Output all lines exactly, with nothing added or dropped.

TASK DATA.
##########
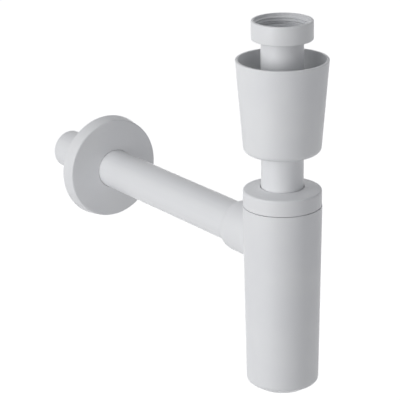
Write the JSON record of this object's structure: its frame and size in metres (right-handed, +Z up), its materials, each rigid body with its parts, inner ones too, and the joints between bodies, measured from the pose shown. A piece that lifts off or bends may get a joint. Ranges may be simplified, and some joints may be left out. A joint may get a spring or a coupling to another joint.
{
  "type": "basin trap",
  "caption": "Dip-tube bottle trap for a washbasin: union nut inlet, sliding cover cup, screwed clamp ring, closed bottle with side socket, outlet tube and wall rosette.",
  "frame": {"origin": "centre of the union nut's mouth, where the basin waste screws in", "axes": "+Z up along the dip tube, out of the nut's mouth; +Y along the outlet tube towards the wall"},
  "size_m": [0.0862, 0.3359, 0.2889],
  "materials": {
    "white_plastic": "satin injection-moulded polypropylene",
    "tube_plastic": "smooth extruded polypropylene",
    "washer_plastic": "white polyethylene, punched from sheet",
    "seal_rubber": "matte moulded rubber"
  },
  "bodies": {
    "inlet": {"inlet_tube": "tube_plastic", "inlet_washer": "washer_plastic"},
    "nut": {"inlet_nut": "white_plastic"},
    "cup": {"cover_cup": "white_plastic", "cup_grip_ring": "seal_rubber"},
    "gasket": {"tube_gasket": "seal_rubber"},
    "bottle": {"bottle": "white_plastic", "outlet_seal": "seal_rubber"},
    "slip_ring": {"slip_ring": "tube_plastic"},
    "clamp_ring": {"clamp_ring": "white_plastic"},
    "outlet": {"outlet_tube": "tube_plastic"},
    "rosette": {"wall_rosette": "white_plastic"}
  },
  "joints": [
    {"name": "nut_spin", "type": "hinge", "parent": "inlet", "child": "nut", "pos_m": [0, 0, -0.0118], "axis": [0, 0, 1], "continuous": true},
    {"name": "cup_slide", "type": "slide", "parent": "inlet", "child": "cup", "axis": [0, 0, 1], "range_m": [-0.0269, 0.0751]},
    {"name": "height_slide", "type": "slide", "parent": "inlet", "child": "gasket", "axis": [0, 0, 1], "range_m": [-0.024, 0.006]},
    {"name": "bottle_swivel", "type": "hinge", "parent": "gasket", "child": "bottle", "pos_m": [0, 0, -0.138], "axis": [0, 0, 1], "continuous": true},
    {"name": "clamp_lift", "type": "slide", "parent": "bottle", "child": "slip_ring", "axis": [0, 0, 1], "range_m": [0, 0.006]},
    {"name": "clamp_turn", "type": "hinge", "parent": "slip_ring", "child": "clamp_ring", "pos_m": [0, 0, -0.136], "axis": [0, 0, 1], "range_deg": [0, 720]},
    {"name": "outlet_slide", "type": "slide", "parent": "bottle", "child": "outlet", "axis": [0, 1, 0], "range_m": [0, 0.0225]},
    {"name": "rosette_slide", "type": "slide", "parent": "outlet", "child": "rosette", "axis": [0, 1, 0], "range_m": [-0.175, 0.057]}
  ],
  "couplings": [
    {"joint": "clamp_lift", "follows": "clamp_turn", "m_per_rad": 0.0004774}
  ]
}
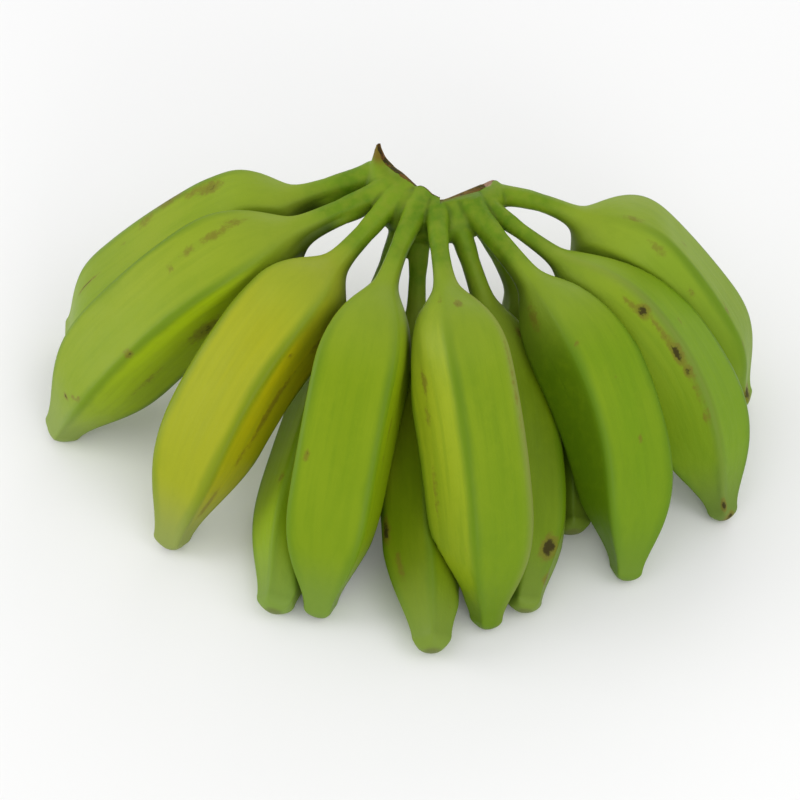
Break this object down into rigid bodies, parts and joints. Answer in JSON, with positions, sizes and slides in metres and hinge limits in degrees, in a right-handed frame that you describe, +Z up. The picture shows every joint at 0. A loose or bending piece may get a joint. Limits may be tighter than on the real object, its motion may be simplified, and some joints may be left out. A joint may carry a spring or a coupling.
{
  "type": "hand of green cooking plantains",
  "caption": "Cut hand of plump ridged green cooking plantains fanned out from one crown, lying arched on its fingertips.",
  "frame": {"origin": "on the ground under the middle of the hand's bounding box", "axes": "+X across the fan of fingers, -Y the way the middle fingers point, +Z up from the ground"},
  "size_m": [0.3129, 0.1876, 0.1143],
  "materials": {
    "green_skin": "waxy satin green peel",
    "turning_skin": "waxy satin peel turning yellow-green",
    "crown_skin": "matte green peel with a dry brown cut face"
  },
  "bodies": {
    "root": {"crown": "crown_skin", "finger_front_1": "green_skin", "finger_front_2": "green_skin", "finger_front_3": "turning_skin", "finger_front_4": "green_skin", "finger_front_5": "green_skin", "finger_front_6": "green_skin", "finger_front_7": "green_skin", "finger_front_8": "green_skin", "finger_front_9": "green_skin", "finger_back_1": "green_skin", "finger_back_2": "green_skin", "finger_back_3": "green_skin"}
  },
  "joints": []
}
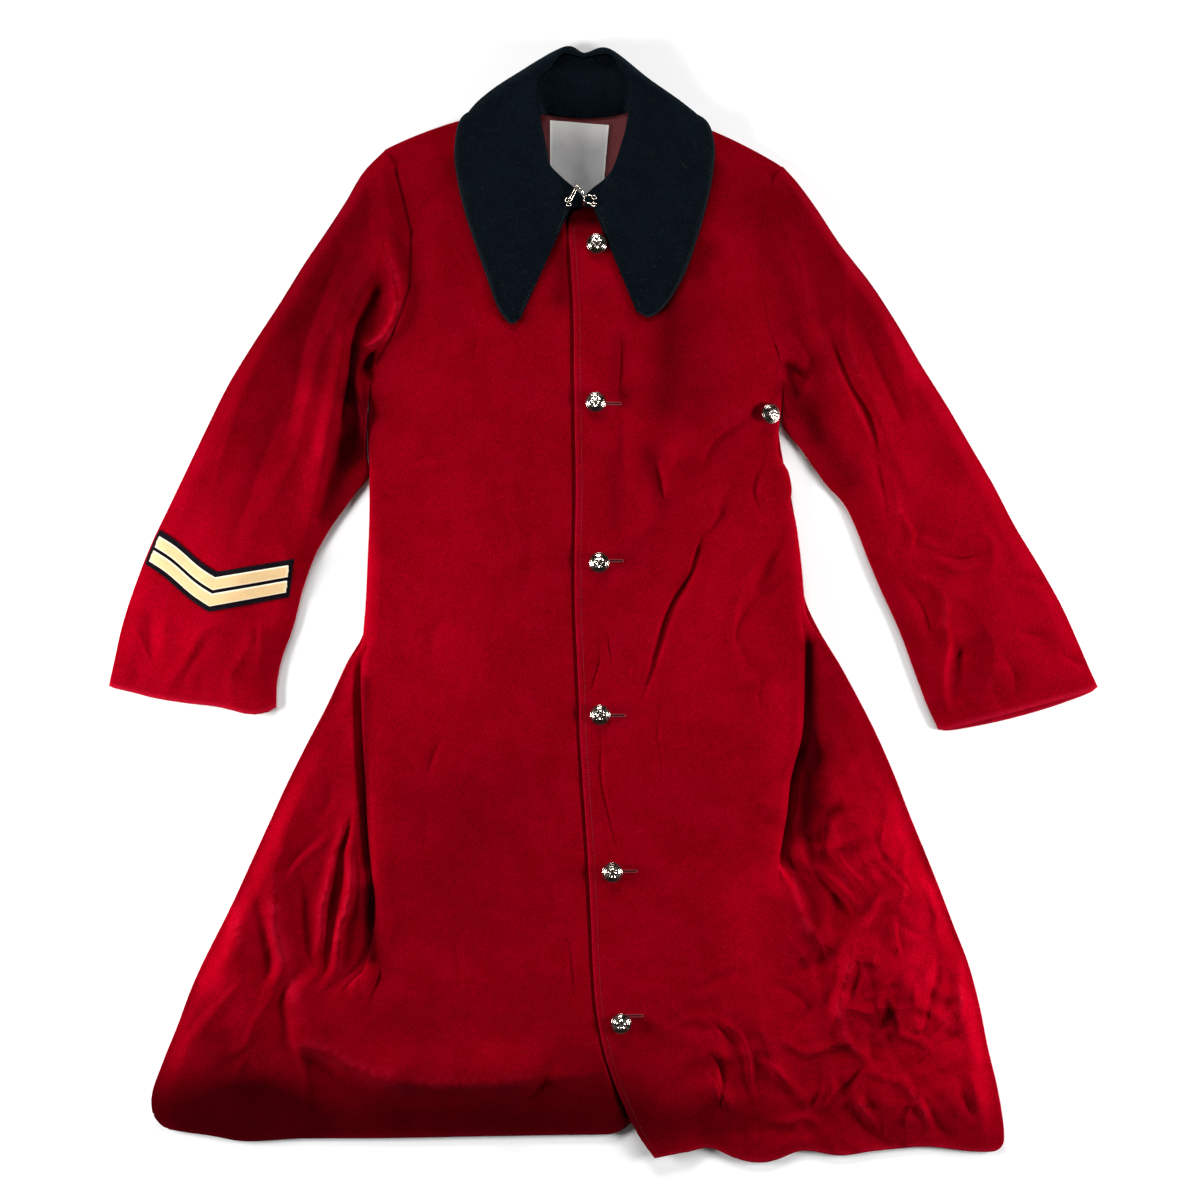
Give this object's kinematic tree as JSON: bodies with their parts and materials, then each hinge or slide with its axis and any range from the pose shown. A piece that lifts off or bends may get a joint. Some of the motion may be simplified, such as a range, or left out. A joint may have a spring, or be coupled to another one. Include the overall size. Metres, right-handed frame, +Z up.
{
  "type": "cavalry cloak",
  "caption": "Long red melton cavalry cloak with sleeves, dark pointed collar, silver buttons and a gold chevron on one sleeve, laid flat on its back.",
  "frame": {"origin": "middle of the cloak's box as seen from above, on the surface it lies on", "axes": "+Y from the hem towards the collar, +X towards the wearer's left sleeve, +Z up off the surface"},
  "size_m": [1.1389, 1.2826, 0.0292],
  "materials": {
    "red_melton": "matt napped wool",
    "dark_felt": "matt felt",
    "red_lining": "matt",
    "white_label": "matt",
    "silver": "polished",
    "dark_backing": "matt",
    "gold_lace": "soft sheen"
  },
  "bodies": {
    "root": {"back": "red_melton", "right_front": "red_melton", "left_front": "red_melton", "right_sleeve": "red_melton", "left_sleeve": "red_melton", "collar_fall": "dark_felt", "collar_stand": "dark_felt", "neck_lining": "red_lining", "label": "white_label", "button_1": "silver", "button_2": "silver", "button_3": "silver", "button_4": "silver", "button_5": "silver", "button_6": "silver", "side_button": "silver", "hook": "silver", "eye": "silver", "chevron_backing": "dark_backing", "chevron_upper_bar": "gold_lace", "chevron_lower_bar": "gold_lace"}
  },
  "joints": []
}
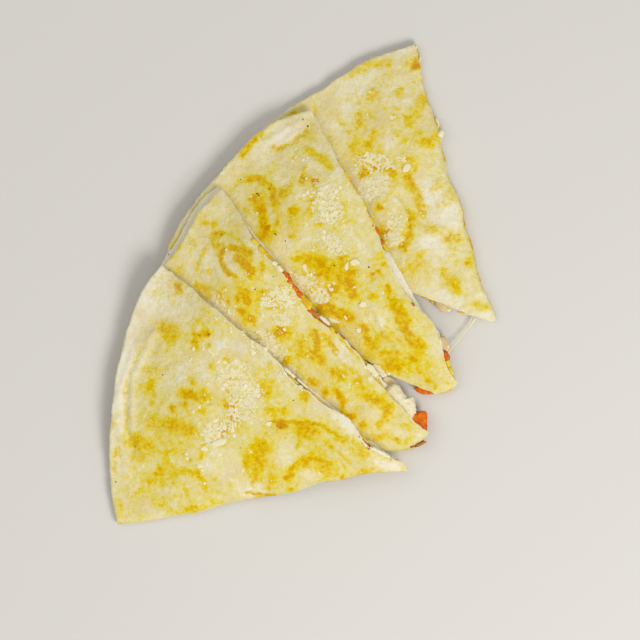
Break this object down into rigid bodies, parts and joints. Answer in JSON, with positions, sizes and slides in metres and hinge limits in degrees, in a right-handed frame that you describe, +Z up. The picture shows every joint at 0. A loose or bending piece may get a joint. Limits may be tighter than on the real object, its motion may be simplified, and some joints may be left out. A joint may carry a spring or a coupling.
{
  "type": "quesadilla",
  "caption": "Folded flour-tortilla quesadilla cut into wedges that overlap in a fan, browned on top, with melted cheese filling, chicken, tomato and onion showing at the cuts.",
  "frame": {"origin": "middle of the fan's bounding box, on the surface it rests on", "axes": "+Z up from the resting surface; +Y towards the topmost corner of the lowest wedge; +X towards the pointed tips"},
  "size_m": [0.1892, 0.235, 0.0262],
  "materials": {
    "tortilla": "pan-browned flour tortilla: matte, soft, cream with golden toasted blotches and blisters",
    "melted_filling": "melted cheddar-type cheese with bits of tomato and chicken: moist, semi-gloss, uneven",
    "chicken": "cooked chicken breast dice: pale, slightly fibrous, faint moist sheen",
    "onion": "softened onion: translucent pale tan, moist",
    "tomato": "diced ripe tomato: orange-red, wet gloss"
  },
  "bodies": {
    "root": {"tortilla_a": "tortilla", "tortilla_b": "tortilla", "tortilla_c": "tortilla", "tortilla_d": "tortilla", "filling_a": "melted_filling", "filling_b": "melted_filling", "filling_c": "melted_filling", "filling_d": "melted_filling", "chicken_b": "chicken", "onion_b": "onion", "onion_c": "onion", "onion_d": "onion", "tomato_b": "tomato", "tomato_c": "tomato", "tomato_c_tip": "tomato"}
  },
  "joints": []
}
##########
OUTPUT OF THE TASK.
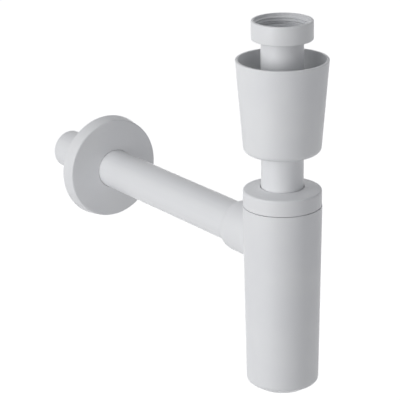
Write the JSON record of this object's structure: its frame and size in metres (right-handed, +Z up), its materials, each rigid body with its parts, inner ones too, and the joints between bodies, measured from the pose shown. A piece that lifts off or bends may get a joint. Ranges may be simplified, and some joints may be left out. A joint may get a spring or a coupling to another joint.
{
  "type": "basin trap",
  "caption": "Dip-tube bottle trap for a washbasin: union nut inlet, sliding cover cup, screwed clamp ring, closed bottle with side socket, outlet tube and wall rosette.",
  "frame": {"origin": "centre of the union nut's mouth, where the basin waste screws in", "axes": "+Z up along the dip tube, out of the nut's mouth; +Y along the outlet tube towards the wall"},
  "size_m": [0.0862, 0.3359, 0.2889],
  "materials": {
    "white_plastic": "satin injection-moulded polypropylene",
    "tube_plastic": "smooth extruded polypropylene",
    "washer_plastic": "white polyethylene, punched from sheet",
    "seal_rubber": "matte moulded rubber"
  },
  "bodies": {
    "inlet": {"inlet_tube": "tube_plastic", "inlet_washer": "washer_plastic"},
    "nut": {"inlet_nut": "white_plastic"},
    "cup": {"cover_cup": "white_plastic", "cup_grip_ring": "seal_rubber"},
    "gasket": {"tube_gasket": "seal_rubber"},
    "bottle": {"bottle": "white_plastic", "outlet_seal": "seal_rubber"},
    "slip_ring": {"slip_ring": "tube_plastic"},
    "clamp_ring": {"clamp_ring": "white_plastic"},
    "outlet": {"outlet_tube": "tube_plastic"},
    "rosette": {"wall_rosette": "white_plastic"}
  },
  "joints": [
    {"name": "nut_spin", "type": "hinge", "parent": "inlet", "child": "nut", "pos_m": [0, 0, -0.0118], "axis": [0, 0, 1], "continuous": true},
    {"name": "cup_slide", "type": "slide", "parent": "inlet", "child": "cup", "axis": [0, 0, 1], "range_m": [-0.0269, 0.0751]},
    {"name": "height_slide", "type": "slide", "parent": "inlet", "child": "gasket", "axis": [0, 0, 1], "range_m": [-0.024, 0.006]},
    {"name": "bottle_swivel", "type": "hinge", "parent": "gasket", "child": "bottle", "pos_m": [0, 0, -0.138], "axis": [0, 0, 1], "continuous": true},
    {"name": "clamp_lift", "type": "slide", "parent": "bottle", "child": "slip_ring", "axis": [0, 0, 1], "range_m": [0, 0.006]},
    {"name": "clamp_turn", "type": "hinge", "parent": "slip_ring", "child": "clamp_ring", "pos_m": [0, 0, -0.136], "axis": [0, 0, 1], "range_deg": [0, 720]},
    {"name": "outlet_slide", "type": "slide", "parent": "bottle", "child": "outlet", "axis": [0, 1, 0], "range_m": [0, 0.0225]},
    {"name": "rosette_slide", "type": "slide", "parent": "outlet", "child": "rosette", "axis": [0, 1, 0], "range_m": [-0.175, 0.057]}
  ],
  "couplings": [
    {"joint": "clamp_lift", "follows": "clamp_turn", "m_per_rad": 0.0004774}
  ]
}
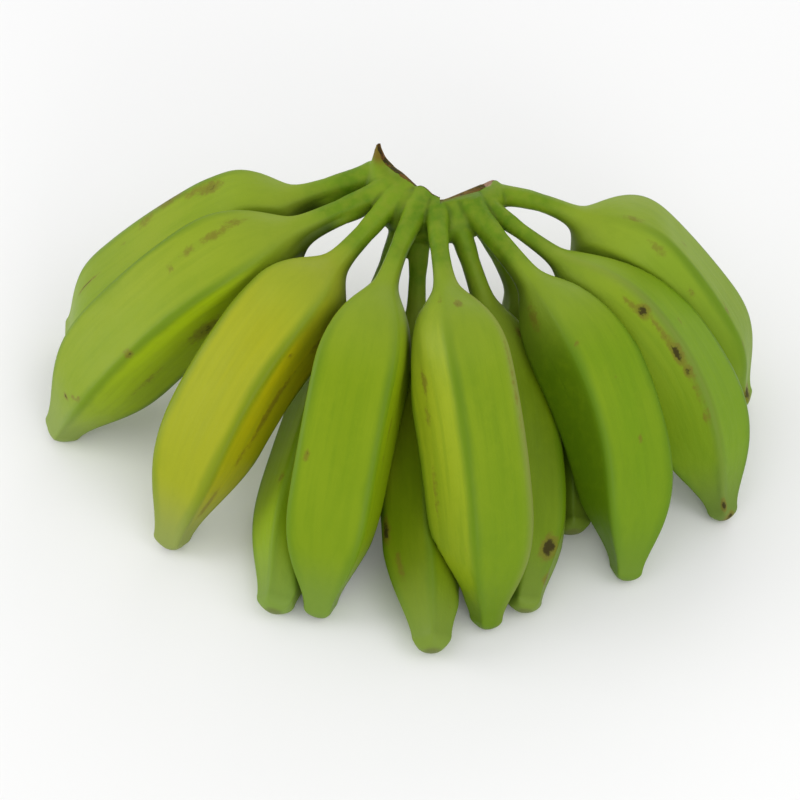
Break this object down into rigid bodies, parts and joints. Answer in JSON, with positions, sizes and slides in metres and hinge limits in degrees, in a right-handed frame that you describe, +Z up. The picture shows every joint at 0. A loose or bending piece may get a joint. Limits may be tighter than on the real object, its motion may be simplified, and some joints may be left out. A joint may carry a spring or a coupling.
{
  "type": "hand of green cooking plantains",
  "caption": "Cut hand of plump ridged green cooking plantains fanned out from one crown, lying arched on its fingertips.",
  "frame": {"origin": "on the ground under the middle of the hand's bounding box", "axes": "+X across the fan of fingers, -Y the way the middle fingers point, +Z up from the ground"},
  "size_m": [0.3129, 0.1876, 0.1143],
  "materials": {
    "green_skin": "waxy satin green peel",
    "turning_skin": "waxy satin peel turning yellow-green",
    "crown_skin": "matte green peel with a dry brown cut face"
  },
  "bodies": {
    "root": {"crown": "crown_skin", "finger_front_1": "green_skin", "finger_front_2": "green_skin", "finger_front_3": "turning_skin", "finger_front_4": "green_skin", "finger_front_5": "green_skin", "finger_front_6": "green_skin", "finger_front_7": "green_skin", "finger_front_8": "green_skin", "finger_front_9": "green_skin", "finger_back_1": "green_skin", "finger_back_2": "green_skin", "finger_back_3": "green_skin"}
  },
  "joints": []
}
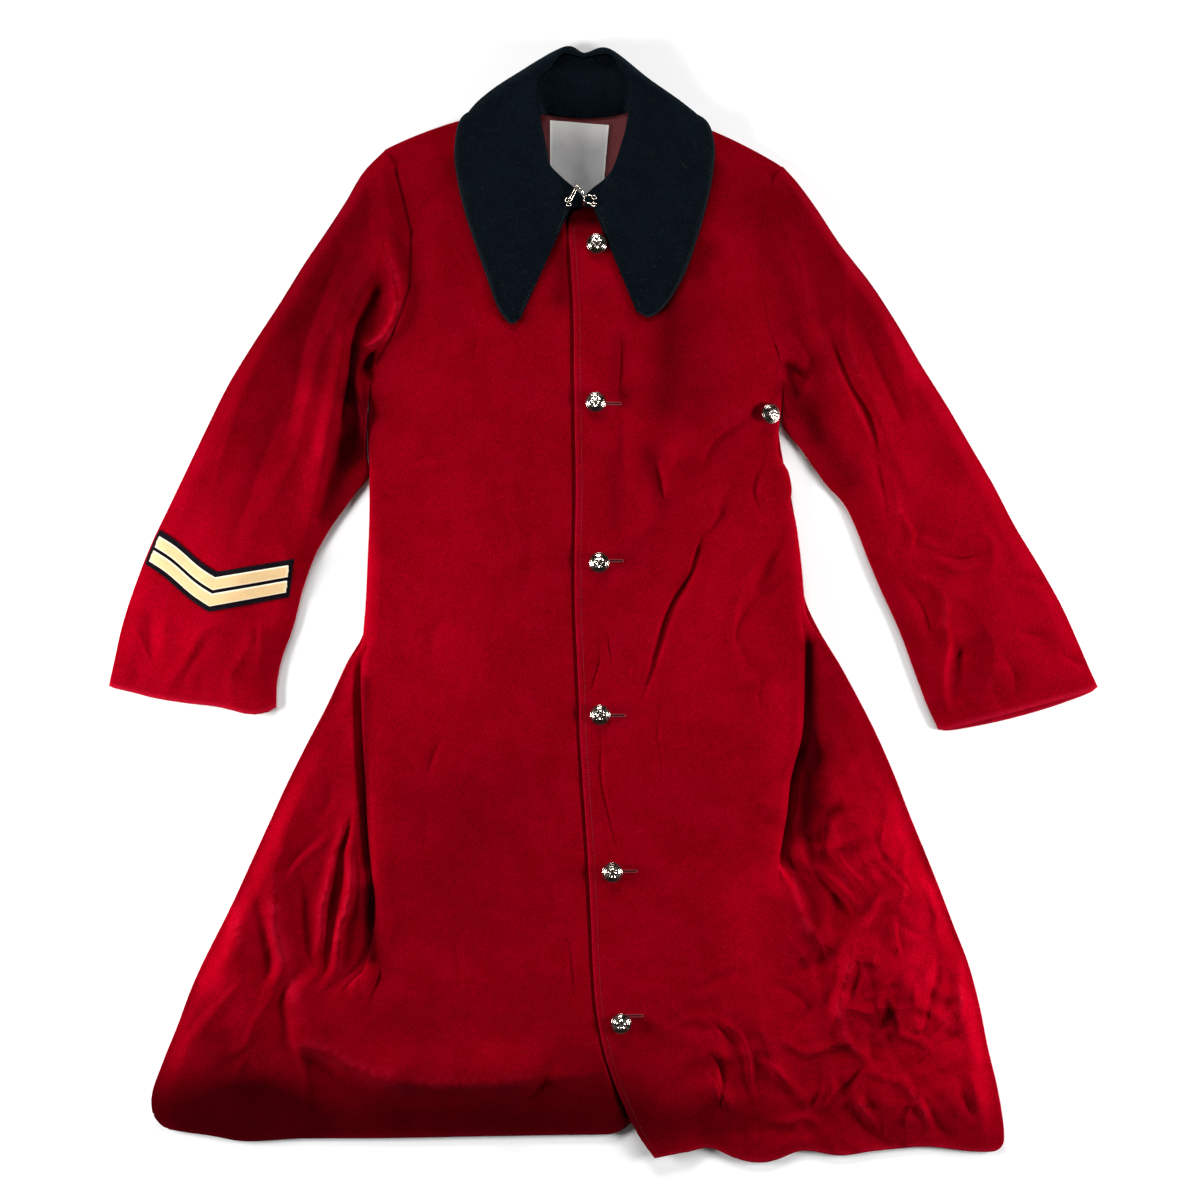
Give this object's kinematic tree as JSON: bodies with their parts and materials, then each hinge or slide with its axis and any range from the pose shown. A piece that lifts off or bends may get a joint. Some of the motion may be simplified, such as a range, or left out. A joint may have a spring, or be coupled to another one. Include the overall size. Metres, right-handed frame, +Z up.
{
  "type": "cavalry cloak",
  "caption": "Long red melton cavalry cloak with sleeves, dark pointed collar, silver buttons and a gold chevron on one sleeve, laid flat on its back.",
  "frame": {"origin": "middle of the cloak's box as seen from above, on the surface it lies on", "axes": "+Y from the hem towards the collar, +X towards the wearer's left sleeve, +Z up off the surface"},
  "size_m": [1.1389, 1.2826, 0.0292],
  "materials": {
    "red_melton": "matt napped wool",
    "dark_felt": "matt felt",
    "red_lining": "matt",
    "white_label": "matt",
    "silver": "polished",
    "dark_backing": "matt",
    "gold_lace": "soft sheen"
  },
  "bodies": {
    "root": {"back": "red_melton", "right_front": "red_melton", "left_front": "red_melton", "right_sleeve": "red_melton", "left_sleeve": "red_melton", "collar_fall": "dark_felt", "collar_stand": "dark_felt", "neck_lining": "red_lining", "label": "white_label", "button_1": "silver", "button_2": "silver", "button_3": "silver", "button_4": "silver", "button_5": "silver", "button_6": "silver", "side_button": "silver", "hook": "silver", "eye": "silver", "chevron_backing": "dark_backing", "chevron_upper_bar": "gold_lace", "chevron_lower_bar": "gold_lace"}
  },
  "joints": []
}
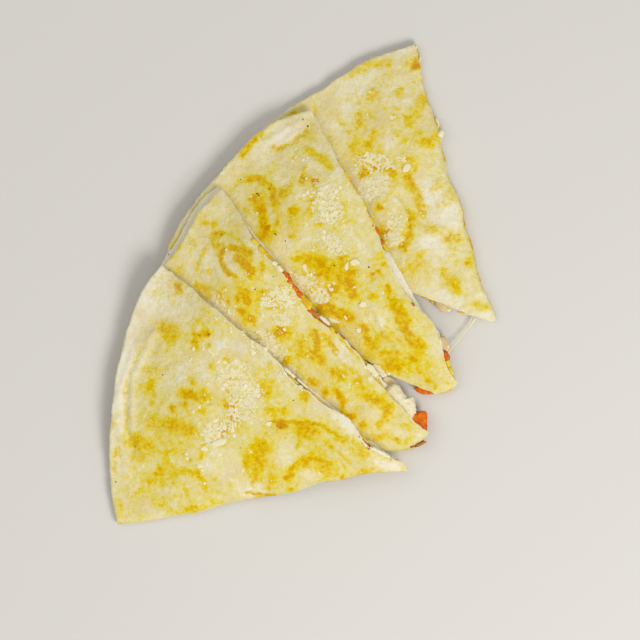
Break this object down into rigid bodies, parts and joints. Answer in JSON, with positions, sizes and slides in metres and hinge limits in degrees, in a right-handed frame that you describe, +Z up. The picture shows every joint at 0. A loose or bending piece may get a joint. Limits may be tighter than on the real object, its motion may be simplified, and some joints may be left out. A joint may carry a spring or a coupling.
{
  "type": "quesadilla",
  "caption": "Folded flour-tortilla quesadilla cut into wedges that overlap in a fan, browned on top, with melted cheese filling, chicken, tomato and onion showing at the cuts.",
  "frame": {"origin": "middle of the fan's bounding box, on the surface it rests on", "axes": "+Z up from the resting surface; +Y towards the topmost corner of the lowest wedge; +X towards the pointed tips"},
  "size_m": [0.1892, 0.235, 0.0262],
  "materials": {
    "tortilla": "pan-browned flour tortilla: matte, soft, cream with golden toasted blotches and blisters",
    "melted_filling": "melted cheddar-type cheese with bits of tomato and chicken: moist, semi-gloss, uneven",
    "chicken": "cooked chicken breast dice: pale, slightly fibrous, faint moist sheen",
    "onion": "softened onion: translucent pale tan, moist",
    "tomato": "diced ripe tomato: orange-red, wet gloss"
  },
  "bodies": {
    "root": {"tortilla_a": "tortilla", "tortilla_b": "tortilla", "tortilla_c": "tortilla", "tortilla_d": "tortilla", "filling_a": "melted_filling", "filling_b": "melted_filling", "filling_c": "melted_filling", "filling_d": "melted_filling", "chicken_b": "chicken", "onion_b": "onion", "onion_c": "onion", "onion_d": "onion", "tomato_b": "tomato", "tomato_c": "tomato", "tomato_c_tip": "tomato"}
  },
  "joints": []
}